Housekeeping
Start using
You can obtain Housekeeping from Maven Central :
Overview
A database-backed module that stores orphaned paths in a table for later clean up.
Housekeeping Configuration
The housekeeping module defaults to using the H2 Database Engine, however this module can be configured to use any flavour of SQL database that is supported by JDBC, Spring Boot and Hibernate. Using a database which is not in-memory should be preferred when spinning up short-lived instances for jobs before tearing them down. This ensures that the orphaned data will be stored in a persistent database and will be considered for housekeeping even if the cluster ceases to exist.
Database Connectors
In order to connect to your SQL database, you must place a database connector jar that is compatible with your database onto your application's classpath.

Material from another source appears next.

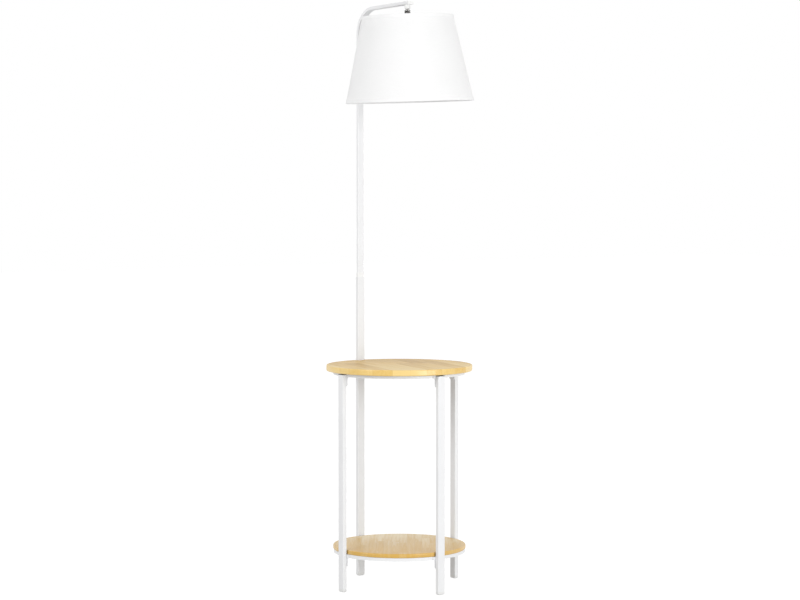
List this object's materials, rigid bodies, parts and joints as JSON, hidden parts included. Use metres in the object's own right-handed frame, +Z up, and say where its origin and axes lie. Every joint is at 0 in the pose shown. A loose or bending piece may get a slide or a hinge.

Spring YAML Housekeeping Configuration
If your project utilises Spring YAML you can define your Housekeeping within the YAML. For example, Housekeeping can be set up to use a MariaDB schema:
housekeeping:
# Name of the schema/database to use - defaults to housekeeping
schema-name: my_db
# Connection details
data-source:
# The name of your JDBC Driver class
driver-class-name: org.mariadb.jdbc.Driver
# JDBC URL for your database
url: jdbc:mariadb://foo1baz123.us-east-1.rds.amazonaws.com:3306/${housekeeping.schema-name}
# Database username
username: bdp
# Database password
password: Ch4ll3ng3
Notes:
- Some users have seen issues using the MySQL driver on AWS Aurora for MySQL. AWS recommends using the MariaDB driver for those use cases.
- To use MariaDB, MySQL and similar database systems, the schema specified in the configuration needs to exist (i.e. the value for
housekeeping.data-source.url
needs to be a valid URI).
Houseekeping can also be set up to use the default database engine (H2) and schema:
housekeeping:
schema-name: my_db
db-init-script: classpath:/schema.sql
data-source:
username: bdp
password: Ch4ll3ng3
If the schema does not already exist and the db-init-script
is not in the default location (classpath:/schema.sql
), then a custom path can be provided to initialise it, as shown in the following example:
housekeeping:
schema-name: my_db
db-init-script: file:///tmp/schema.sql
...
Where /tmp/schema.sql
contains: CREATE SCHEMA IF NOT EXISTS my_db;
Full list of configuration options:
Property | Required | Description |
---|---|---|
housekeeping.expired-path-duration |
No | Time To Live (TTL) of legacy replica paths in ISO 8601 format: only days, hours, minutes and seconds can be specified in the expression. |
housekeeping.schema-name |
Yes | Database schema name to use. Tables will be created or used (if already existing) using this schema. Default: 'housekeeping' |
housekeeping.db-init-script |
No | Database init script to use. |
housekeeping.data-source.driver-class-name |
No | Java classname of the database JDBC driver. |
housekeeping.data-source.url |
No | JDBC connection URL. |
housekeeping.h2.database |
No | If the housekeeping.data-source.url is not overridden then the default H2 database can be configured using this property which also controls where H2 will write its database files. Defaults to ${instance.home}/data/${instance.name}/${housekeeping.schema-name} (where instance.home , instance.name and housekeeping.schema-name can be configured separately for more fine-grained control). |
housekeeping.data-source.username |
No | Database user with access to schema. |
housekeeping.data-source.password |
No | Database user's password. |
housekeeping.fetch-legacy-replica-path-page-size |
No | Number of paths to fetch on each call to the database. Tune this if you run out of memory or if the query seems too slow. The higher the number, the more memory is required. Default: '500' |
housekeeping.cleanup-threads |
No | Number of threads used to cleanup the files. Default: '10' |
You can override Spring Boot (HikariCP/Hibernate) settings in the YAML by providing the relevant properties. Housekeeping defaults are added with lower precedence. For example, to override the default connection pool maximum active size to 5 add this:
spring.datasource.max-active: 5
Refer to the Spring Boot documentation for a full list of properties that can be set.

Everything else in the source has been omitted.